The voice of Isaiah has been with the people of Jerusalem and Judah for many years. His was a voice of warning, a voice of truth telling and judgment, a voice of challenge and comfort. Isaiah spoke when Jerusalem was proud and when the city fell to the Babylonian army. Isaiah spoke in exile, reflecting on the devastations of loss, and declaring that they were God’s righteous judgment on a people who had made a mockery of justice and faithfulness in their communities. Eventually Isaiah began to speak of an end to their exile. They would return to Jerusalem and the hills of Judah. The Lord would lead them on a highway through the wilderness, in an exodus even more glorious than their liberation from Egypt, and they would return to the land of their ancestors and the city of David.

And when king Cyrus of Persia toppled the Babylonian regime, they began to return. But amid the burnt ruins of the city and the temple, their shouts of joy and songs of freedom soon died down. Journeying home under banners of hope was inspiring and catching — doing the work of hope in rebuilding was hard, much harder than any of them had imagined. The old prophet, in moving poetry, gives voice to the people’s longing:

O that you would tear open the heavens and come down, so that the mountains would quake at your presence … to make your name known to your adversaries, so that the nations might tremble at your presence!

These are the first words of scripture we hear on the first day of Advent. “Advent begins not on a note of joy,” says Walter Brueggemann, “but of despair.” We are urged to recognize ourselves in that situation of utter need.

Humankind has reached the end of its rope. All our schemes for self-improvement, for extracting ourselves from the traps we have set for ourselves, have come to nothing. We have now realized at the deepest level of our being that we cannot save ourselves, and that, apart from the intervention of God, we are totally and irretrievably lost.[4]

Advent begins with a profound sense of stuckness and absence. It feels like you’re kneeling under a blanket of silence, pleading, and all you can sense is your own yearning for something better. It feels like letting go entirely of anything like respectful restraint before God and crying out, “Rip open the heavens and come! Come like wildfire!

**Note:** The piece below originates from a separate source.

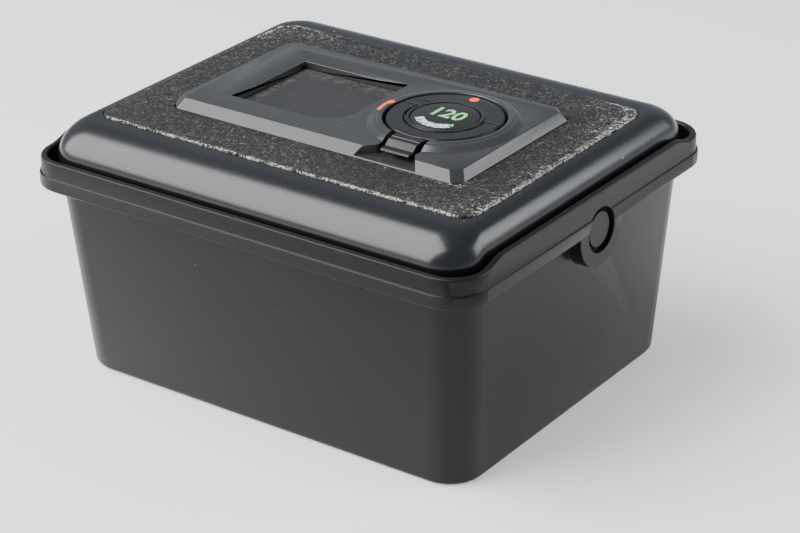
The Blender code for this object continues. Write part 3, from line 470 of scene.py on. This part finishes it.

Do something nobody can ignore!”

We don’t pray for long when the fire we want isn’t coming, but the prophet keeps praying.

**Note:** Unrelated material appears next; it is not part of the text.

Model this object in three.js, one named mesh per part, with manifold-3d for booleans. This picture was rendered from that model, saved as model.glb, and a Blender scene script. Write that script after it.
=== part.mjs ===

You meet those who gladly do right, those who remember you in your ways, but there is no one who calls on your name, or attempts to take hold of you.

Isaiah offers words of confession and reproach, suggesting that we think honestly about our part of the relationship, but he also sees responsibility on God’s part:

You have hidden your face from us, and have delivered us into the hand of our iniquity.

Not that we don’t deserve it, but don’t leave us like this. The prophet keeps praying, wrestling really, refusing to let go of the relationship that has shaped his entire life. He’s come to the point where God’s face is hidden and all we can see is our iniquity — true enough, but not the whole truth. At the point where the chasm between God and God’s people appears too wide and too deep to be crossed, the prophet on behalf of the people makes a bold and confident turn:

Yet you, Lord, the prophet says, and I imagine he whispers here when before he may well have thundered — yet you, Lord, are our father; we are the clay, and you are our potter; we are all the work of your hand. You made us. You own us. All of us. You are responsible for us. We belong to you. We are your responsibility, your burden, your problem, your treasured possession. Do not be exceedingly angry, O Lord, and do not remember iniquity forever. Now consider, we are all your people. We have long been like those whom you do not rule, like those not called by your name.[5] We are stumbling in the darkness, not walking in your light. Yet you, Lord, are our father. Everything hangs on that briefest and boldest of prayers. When we’ve taken an honest look at ourselves and what we’ve made of the world, when all is said and done, when we’re at the end of our rope, when we’re exhausted by recognition and confession and despair — yet you. You made us. You own us. All of us. Will you hide your face forever or turn to us with mercy? Will you keep silent or speak the word of peace? Will you remember that you have made us your own?

Most of us have wished on occasion that God would tear the veil between heaven and earth and do something big, something to make the mountains quake and the nations tremble, something that would undeniably manifest the divine presence among us, so that all of us, from the first to the last, would confess that the Lord is God and no other. It may well be that, because we live in a world of constant noise, we expect a voice loud enough to drown out all the others. And because we live in a world of constant distractions, that we expect a vision bright enough to outshine all the others. And because we’re constantly bombarded by advertising, that we expect thumb-stopping kingdom marketing.

But God doesn’t shout or flashbang people into belief or manipulate them into trust. God calls us and waits for us. God comes to us, and God is continually at work among us until creation is complete. Isaiah’s psalm moves from the image of God as the divine warrior who comes bursting out of the heavens in the most powerful of military interventions, to God envisioned as an artisan: a potter who molds and fashions us from dust of the earth, continually forming us as a people, until all that we are and all that we do shows forth our Maker’s purpose. This is where our hope is rooted, in God’s loving and faithful attention. This is where we become who we are as God’s own: people of loving and faithful attention.


[1] Thomas Merton, The Springs of Contemplation: A Retreat at the Abbey of Gethsemani, ed. by Jane Marie Richardson (New York: Farrar, Straus & Giroux, 2010), 155.

[2] Kathleen Norris, “Apocalypse Now,” The Christian Century, November, 15, 2005, 19.

[3] Isaiah 63:15

[4] Walter Brueggemann in Texts for Preaching, Walter Brueggemann e.a., eds., Year B, 1993, 1.